Risk Management Has Become Increasingly Important
The global environment continues to evolve rapidly.
Economic cycles, geopolitical developments, regulatory changes, technological disruption, and market volatility all influence how wealth is managed.
Family offices provide a platform for evaluating these risks holistically rather than through isolated decisions.
Because they oversee the family's entire financial ecosystem, they can identify vulnerabilities that may not be visible when advisors operate independently.
This broader perspective allows families to make more informed strategic decisions.
In many cases, risk management becomes just as important as return generation.
Family Offices Are Ultimately About Alignment
At its core, a family office exists to create alignment.

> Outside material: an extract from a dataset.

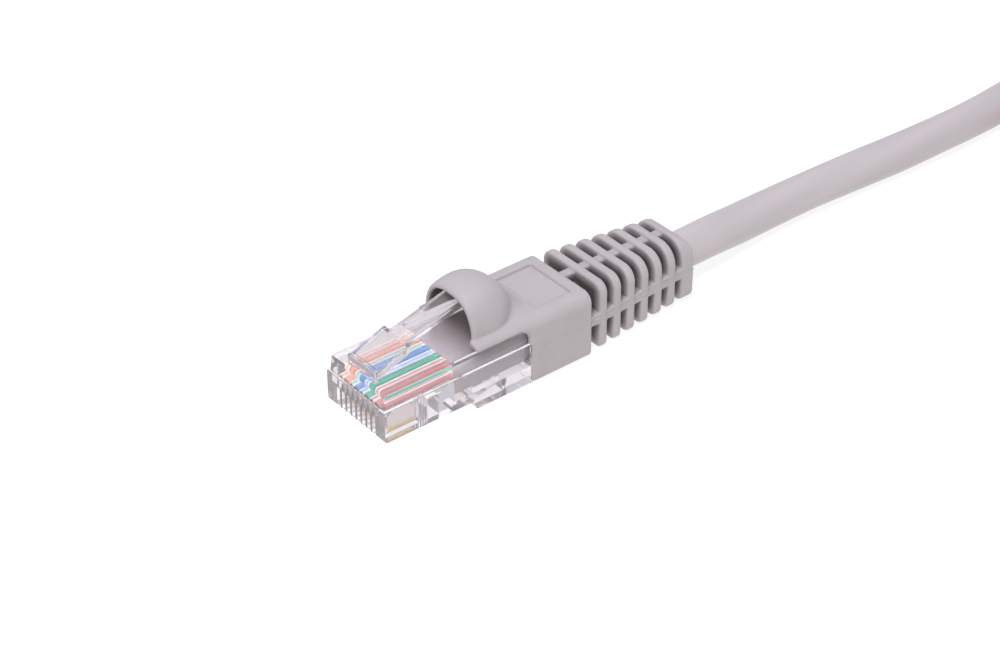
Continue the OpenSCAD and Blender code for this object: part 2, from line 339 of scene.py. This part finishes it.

Alignment between assets and objectives.
Alignment between generations.
Alignment between advisors.
Alignment between governance and long-term vision.
Without alignment, complexity increases and wealth becomes more difficult to manage. With alignment, decision-making becomes clearer and long-term planning becomes more effective.
The family office serves as the structure through which that alignment is maintained.
It transforms wealth from a collection of assets into an organised system.
Closing Perspective
A family office is far more than an investment management platform.
It is a strategic framework for preserving, coordinating, and governing wealth across generations. As families become increasingly global and financial complexity continues to grow, the value of structured oversight becomes increasingly apparent.
The most successful family offices are not defined by their size.
They are defined by their ability to create clarity, continuity, and alignment around a family's long-term objectives.
Because ultimately, wealth preservation is not just about protecting assets.
It is about building systems capable of protecting purpose, vision, and legacy for generations to come.